[Records that describe objects]

--------------------

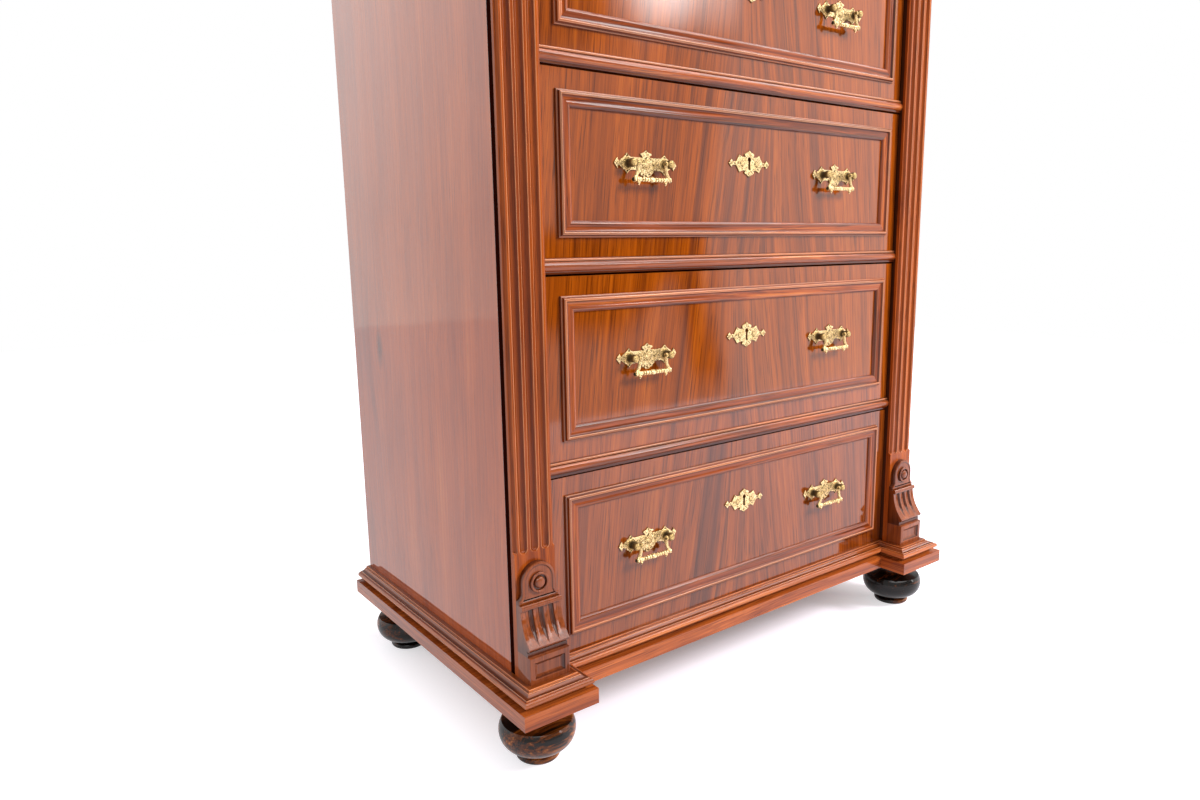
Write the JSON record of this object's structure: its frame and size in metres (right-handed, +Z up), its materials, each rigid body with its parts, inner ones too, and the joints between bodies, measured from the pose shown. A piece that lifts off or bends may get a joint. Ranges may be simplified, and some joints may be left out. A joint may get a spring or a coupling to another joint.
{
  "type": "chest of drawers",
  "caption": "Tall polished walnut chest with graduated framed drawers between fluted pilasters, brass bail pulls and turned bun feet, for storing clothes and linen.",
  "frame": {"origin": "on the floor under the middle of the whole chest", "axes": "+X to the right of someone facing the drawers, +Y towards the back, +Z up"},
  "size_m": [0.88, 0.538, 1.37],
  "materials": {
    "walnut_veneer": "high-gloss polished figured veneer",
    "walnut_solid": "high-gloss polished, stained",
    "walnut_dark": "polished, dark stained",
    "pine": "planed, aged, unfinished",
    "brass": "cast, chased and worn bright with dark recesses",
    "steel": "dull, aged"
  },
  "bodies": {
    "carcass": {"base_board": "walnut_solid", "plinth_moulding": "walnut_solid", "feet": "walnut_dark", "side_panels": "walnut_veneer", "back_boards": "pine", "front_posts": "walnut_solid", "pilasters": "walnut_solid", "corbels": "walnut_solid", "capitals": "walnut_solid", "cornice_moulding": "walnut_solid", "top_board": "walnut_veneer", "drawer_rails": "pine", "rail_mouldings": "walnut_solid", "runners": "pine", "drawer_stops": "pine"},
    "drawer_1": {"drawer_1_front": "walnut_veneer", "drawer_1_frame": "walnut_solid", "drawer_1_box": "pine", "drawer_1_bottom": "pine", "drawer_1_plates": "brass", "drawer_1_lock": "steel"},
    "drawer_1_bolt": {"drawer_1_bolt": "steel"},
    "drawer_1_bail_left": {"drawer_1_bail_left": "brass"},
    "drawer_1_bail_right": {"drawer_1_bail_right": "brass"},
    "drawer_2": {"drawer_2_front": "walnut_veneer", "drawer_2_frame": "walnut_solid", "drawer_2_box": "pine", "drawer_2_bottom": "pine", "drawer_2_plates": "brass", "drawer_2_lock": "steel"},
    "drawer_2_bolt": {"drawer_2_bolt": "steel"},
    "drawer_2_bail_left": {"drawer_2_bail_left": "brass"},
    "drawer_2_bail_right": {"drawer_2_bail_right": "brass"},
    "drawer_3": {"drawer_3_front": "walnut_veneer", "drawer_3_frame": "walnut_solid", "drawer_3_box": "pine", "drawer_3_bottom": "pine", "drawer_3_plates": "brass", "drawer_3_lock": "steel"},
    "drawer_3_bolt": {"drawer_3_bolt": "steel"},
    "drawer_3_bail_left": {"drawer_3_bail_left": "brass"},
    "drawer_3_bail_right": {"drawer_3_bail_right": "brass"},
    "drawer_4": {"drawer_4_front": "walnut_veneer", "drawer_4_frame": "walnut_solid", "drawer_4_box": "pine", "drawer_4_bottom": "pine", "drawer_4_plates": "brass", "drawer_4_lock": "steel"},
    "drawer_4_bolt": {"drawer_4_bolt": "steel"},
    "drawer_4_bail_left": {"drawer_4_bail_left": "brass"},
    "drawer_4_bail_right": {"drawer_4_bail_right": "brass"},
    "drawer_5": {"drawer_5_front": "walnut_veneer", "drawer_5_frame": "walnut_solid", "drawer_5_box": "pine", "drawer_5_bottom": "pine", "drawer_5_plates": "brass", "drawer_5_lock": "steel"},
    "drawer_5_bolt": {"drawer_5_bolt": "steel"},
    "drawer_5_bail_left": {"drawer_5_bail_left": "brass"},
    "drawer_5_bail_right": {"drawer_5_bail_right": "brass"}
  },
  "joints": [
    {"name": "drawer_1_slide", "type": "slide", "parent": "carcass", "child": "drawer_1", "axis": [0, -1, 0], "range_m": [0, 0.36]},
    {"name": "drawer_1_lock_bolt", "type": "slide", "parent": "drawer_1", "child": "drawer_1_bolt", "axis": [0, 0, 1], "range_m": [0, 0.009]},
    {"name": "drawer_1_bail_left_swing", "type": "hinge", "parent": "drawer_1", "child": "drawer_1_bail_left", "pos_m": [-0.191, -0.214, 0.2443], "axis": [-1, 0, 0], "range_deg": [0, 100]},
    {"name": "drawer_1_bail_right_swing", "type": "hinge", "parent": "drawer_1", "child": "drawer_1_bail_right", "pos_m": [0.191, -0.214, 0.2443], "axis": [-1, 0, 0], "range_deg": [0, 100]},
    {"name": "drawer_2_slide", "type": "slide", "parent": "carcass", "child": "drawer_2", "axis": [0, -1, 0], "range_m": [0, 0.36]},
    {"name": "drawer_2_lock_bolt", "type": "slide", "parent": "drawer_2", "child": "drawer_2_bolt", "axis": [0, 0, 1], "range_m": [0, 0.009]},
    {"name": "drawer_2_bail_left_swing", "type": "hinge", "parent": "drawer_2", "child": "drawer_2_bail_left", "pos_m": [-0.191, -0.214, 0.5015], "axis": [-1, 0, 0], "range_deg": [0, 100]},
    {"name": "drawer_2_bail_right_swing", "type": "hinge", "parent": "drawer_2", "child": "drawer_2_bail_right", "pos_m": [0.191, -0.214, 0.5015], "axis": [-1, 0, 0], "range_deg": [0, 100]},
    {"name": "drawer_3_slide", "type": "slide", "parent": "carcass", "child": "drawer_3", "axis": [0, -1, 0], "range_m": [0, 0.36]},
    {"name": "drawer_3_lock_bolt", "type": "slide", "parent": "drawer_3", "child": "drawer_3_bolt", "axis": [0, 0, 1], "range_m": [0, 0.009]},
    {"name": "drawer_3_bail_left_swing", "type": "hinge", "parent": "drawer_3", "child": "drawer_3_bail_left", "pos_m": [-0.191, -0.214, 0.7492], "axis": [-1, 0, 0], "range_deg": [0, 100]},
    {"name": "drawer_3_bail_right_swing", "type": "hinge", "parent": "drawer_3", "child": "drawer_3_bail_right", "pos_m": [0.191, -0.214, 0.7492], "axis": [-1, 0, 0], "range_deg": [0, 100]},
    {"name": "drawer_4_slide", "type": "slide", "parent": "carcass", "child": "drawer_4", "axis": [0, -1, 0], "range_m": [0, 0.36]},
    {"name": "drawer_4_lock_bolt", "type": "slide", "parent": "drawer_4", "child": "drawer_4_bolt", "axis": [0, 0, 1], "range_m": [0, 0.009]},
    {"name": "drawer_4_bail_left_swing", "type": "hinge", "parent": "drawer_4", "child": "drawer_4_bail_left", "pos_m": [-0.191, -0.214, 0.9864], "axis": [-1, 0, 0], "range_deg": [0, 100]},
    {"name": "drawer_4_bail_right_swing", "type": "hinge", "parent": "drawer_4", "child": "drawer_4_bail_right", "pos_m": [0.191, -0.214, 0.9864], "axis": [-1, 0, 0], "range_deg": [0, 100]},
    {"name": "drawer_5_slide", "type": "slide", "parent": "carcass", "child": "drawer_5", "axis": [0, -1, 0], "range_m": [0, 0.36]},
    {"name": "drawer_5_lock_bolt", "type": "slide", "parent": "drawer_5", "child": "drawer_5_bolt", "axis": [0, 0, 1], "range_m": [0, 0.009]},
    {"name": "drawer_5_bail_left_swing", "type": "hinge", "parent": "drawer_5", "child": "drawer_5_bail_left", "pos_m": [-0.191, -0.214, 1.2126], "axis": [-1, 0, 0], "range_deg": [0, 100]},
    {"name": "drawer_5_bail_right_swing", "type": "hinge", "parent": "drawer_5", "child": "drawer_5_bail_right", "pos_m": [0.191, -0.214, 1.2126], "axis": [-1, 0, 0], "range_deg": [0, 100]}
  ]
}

--------------------

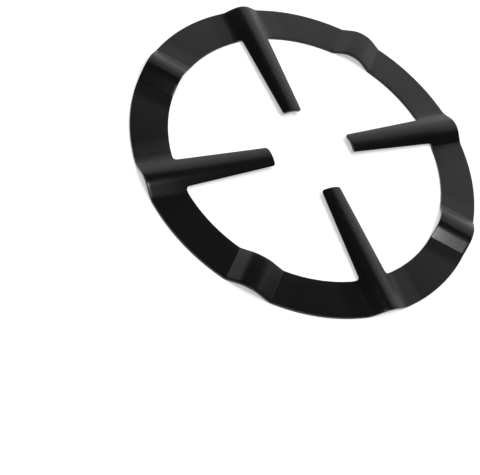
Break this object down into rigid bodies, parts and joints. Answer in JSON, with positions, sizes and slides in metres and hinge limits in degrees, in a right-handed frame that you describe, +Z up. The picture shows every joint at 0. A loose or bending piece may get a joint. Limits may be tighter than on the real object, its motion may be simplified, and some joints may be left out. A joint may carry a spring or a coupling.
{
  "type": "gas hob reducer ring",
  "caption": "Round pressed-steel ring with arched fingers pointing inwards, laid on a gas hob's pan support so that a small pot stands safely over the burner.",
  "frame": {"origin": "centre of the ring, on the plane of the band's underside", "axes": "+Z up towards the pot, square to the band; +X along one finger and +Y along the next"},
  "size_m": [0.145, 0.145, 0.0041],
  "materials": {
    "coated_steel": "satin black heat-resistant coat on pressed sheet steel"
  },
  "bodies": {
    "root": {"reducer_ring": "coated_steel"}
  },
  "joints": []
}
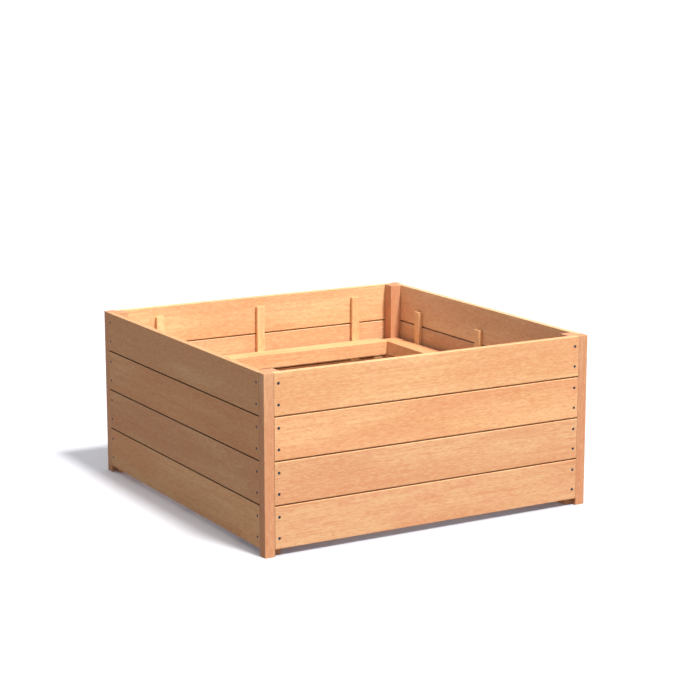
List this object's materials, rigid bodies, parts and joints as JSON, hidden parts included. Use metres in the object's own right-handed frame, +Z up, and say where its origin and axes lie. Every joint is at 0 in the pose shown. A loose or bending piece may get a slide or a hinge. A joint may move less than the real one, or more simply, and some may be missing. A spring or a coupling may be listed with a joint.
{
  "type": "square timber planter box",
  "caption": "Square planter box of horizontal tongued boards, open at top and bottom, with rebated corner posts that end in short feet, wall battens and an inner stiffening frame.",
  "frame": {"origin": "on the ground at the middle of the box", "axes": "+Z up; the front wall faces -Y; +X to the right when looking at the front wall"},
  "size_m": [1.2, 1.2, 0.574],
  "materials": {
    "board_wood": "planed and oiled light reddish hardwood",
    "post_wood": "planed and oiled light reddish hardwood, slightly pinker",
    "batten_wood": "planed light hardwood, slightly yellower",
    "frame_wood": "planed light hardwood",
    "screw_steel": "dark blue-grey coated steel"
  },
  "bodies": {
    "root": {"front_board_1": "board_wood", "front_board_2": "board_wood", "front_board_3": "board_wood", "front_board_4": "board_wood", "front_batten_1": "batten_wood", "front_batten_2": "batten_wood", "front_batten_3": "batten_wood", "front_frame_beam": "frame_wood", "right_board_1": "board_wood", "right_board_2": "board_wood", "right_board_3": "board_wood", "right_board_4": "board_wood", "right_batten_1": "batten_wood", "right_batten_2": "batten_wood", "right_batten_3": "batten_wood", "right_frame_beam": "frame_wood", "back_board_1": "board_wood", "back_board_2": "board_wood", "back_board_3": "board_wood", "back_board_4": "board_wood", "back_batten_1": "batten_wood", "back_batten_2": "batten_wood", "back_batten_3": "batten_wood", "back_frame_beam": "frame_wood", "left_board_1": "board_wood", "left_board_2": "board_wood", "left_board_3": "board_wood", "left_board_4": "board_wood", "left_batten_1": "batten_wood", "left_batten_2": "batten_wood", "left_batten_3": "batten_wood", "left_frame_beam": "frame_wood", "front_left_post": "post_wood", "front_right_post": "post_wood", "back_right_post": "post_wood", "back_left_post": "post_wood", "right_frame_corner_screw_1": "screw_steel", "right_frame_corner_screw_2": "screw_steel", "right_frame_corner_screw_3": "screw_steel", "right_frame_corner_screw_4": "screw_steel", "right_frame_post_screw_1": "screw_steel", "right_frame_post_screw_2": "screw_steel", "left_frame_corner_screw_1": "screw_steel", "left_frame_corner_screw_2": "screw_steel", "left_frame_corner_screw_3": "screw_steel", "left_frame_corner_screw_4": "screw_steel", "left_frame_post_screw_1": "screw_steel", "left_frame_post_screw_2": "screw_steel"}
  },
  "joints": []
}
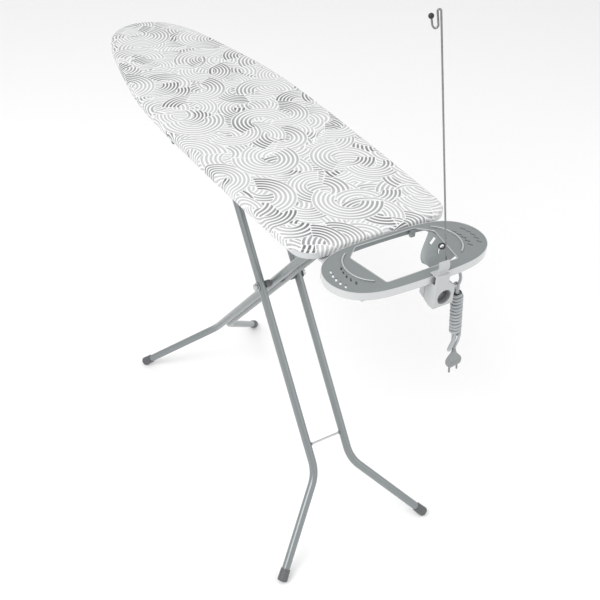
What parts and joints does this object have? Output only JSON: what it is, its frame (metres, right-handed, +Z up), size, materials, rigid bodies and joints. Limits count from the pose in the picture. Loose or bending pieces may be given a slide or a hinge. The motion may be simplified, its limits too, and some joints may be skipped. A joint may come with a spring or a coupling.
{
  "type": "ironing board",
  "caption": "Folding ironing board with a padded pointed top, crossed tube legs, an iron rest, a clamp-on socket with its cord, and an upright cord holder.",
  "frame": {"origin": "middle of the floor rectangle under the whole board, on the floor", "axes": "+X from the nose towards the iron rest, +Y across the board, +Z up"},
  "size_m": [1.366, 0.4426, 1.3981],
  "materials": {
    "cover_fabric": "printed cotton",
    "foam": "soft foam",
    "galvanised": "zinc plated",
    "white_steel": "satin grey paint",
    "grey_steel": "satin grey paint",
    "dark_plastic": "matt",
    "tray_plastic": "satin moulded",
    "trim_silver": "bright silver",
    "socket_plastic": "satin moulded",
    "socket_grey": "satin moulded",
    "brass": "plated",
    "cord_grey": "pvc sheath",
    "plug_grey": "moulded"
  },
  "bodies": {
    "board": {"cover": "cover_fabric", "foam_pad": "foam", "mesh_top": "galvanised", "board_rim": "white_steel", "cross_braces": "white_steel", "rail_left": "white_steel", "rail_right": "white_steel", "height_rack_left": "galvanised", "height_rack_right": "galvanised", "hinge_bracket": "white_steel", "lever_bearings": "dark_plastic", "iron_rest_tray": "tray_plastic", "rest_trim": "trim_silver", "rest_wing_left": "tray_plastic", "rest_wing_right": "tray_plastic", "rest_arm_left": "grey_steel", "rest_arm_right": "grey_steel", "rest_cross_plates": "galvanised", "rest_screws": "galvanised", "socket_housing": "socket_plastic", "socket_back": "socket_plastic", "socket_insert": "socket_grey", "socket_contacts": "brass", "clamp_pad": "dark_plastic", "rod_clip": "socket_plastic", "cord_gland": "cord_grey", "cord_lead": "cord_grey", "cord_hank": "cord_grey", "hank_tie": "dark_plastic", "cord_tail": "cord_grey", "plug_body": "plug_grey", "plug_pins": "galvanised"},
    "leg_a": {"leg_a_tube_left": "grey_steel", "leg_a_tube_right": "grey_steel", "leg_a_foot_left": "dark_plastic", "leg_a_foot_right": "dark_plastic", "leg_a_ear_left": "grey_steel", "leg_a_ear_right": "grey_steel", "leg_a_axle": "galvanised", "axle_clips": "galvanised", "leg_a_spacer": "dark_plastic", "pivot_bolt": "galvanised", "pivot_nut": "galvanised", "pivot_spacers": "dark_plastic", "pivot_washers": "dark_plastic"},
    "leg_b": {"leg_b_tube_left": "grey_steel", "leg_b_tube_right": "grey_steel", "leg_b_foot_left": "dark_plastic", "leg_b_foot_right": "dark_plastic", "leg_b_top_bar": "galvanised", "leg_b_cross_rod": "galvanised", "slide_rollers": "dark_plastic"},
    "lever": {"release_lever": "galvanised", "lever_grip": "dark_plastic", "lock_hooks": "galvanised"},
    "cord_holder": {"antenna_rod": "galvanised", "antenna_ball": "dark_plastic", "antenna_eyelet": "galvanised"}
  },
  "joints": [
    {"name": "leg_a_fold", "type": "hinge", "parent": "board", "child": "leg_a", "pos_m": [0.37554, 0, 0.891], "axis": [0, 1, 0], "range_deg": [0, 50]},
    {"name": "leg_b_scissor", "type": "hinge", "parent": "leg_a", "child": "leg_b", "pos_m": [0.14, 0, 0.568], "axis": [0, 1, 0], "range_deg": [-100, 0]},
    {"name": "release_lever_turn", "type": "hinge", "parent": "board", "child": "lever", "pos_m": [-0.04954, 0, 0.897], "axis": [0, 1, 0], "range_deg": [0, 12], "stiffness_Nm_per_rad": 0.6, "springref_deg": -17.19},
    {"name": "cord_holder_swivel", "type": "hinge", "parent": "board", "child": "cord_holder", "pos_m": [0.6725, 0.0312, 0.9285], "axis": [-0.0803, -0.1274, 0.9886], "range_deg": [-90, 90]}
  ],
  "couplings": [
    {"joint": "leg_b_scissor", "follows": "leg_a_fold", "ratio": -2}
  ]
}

--------------------

- _Task to complete_: How many lines in the entries contain the string "between"? Answer with the number only.

- _Reply to the task_: 2